There is something special and important about Love, as illustrated by the examples you mentioned. And happens to be an important Biblical theme as well. Scripture specifically claims, “God=Love.” And in all seriousness, we don’t know the “Why?” to gravity. We just know it’s there, how to predict it’s operation, and how it acts on various entities. Is there, like The Onion joked, Intelligent Falling? Leibniz sure seemed to think so — but then again, maybe he just didn’t want to give Newton any more credit. Ha!
So…
tilts_at_windmills asked,
Relationship.
But until Greyson mentioned it, I hadn’t thought of the idea of Love transcending or being a part of both categories. And so with Love, perhaps we have the Unified Field?
I’m going to think some more about that.
But I especially thank you, tilts_at_windmills, for suggesting the echoes you heard in other philosophies. There’s definitely some Buddhism in the mix of my thinking, but I differ in eschatology with Buddhism — preferring Christian heaven and resurrection over re-incarnation and nirvana (literally, nothingness). But I’ve never read any of Dante.

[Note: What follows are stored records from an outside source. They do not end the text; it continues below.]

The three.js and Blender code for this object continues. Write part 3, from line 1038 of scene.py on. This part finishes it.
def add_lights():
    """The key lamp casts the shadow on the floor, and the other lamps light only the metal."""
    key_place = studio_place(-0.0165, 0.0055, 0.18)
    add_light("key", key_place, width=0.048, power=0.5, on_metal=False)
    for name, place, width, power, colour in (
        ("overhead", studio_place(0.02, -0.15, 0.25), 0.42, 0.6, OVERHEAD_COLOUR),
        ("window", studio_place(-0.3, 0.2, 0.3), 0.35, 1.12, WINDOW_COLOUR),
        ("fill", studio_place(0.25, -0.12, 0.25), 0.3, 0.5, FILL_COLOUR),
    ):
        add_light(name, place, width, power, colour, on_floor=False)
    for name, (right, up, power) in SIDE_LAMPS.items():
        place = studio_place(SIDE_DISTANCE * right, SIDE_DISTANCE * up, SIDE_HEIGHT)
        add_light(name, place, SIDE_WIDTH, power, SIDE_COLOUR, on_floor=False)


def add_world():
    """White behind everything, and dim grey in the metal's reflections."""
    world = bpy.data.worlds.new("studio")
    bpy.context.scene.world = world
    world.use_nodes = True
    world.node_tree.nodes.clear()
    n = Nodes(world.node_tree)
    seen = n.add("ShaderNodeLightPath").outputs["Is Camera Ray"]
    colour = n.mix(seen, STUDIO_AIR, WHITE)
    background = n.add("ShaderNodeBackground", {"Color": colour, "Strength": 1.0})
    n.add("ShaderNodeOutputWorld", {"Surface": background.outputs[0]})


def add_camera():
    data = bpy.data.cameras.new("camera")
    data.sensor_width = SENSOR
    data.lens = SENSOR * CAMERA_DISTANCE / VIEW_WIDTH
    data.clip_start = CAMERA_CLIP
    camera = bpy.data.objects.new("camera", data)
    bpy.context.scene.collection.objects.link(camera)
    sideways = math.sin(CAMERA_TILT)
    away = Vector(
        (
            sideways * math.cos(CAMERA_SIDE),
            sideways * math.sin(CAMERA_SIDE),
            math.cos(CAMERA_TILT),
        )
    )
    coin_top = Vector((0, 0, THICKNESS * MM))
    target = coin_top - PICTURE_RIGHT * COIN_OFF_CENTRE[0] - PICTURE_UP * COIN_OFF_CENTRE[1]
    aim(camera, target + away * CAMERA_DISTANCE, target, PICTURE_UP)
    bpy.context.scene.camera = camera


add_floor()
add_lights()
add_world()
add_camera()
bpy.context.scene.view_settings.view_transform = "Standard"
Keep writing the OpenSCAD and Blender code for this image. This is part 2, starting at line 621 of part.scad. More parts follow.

Eh, no need to be sheepish about the appeal of Medieval natural philosophy. I was almost a Medieval/Renaissance literature professor for a reason, and it wasn’t the money. I wouldn’t call Medieval natural philosophy “simple”–when it’s wrong, it’s often desperately convoluted compared to the right answer (think “retrograde motion”)–but to the extent that the Two Books theory is an attempt to interpret the world itself as one would a work of art it’s very attractive, at least to people like me. You’ve probably got a much stronger grasp of it than I do, since I only know what I picked up as background to studying the era’s poetry.
If you’ve got any inclination to read it, I think you’d get a lot out of The Divine Comedy. It plays out the idea of a universe built on Love quite beautifully, and makes a fine case for eros as a path to agape. The more you talk about how you see the world, the more you sound like Dante.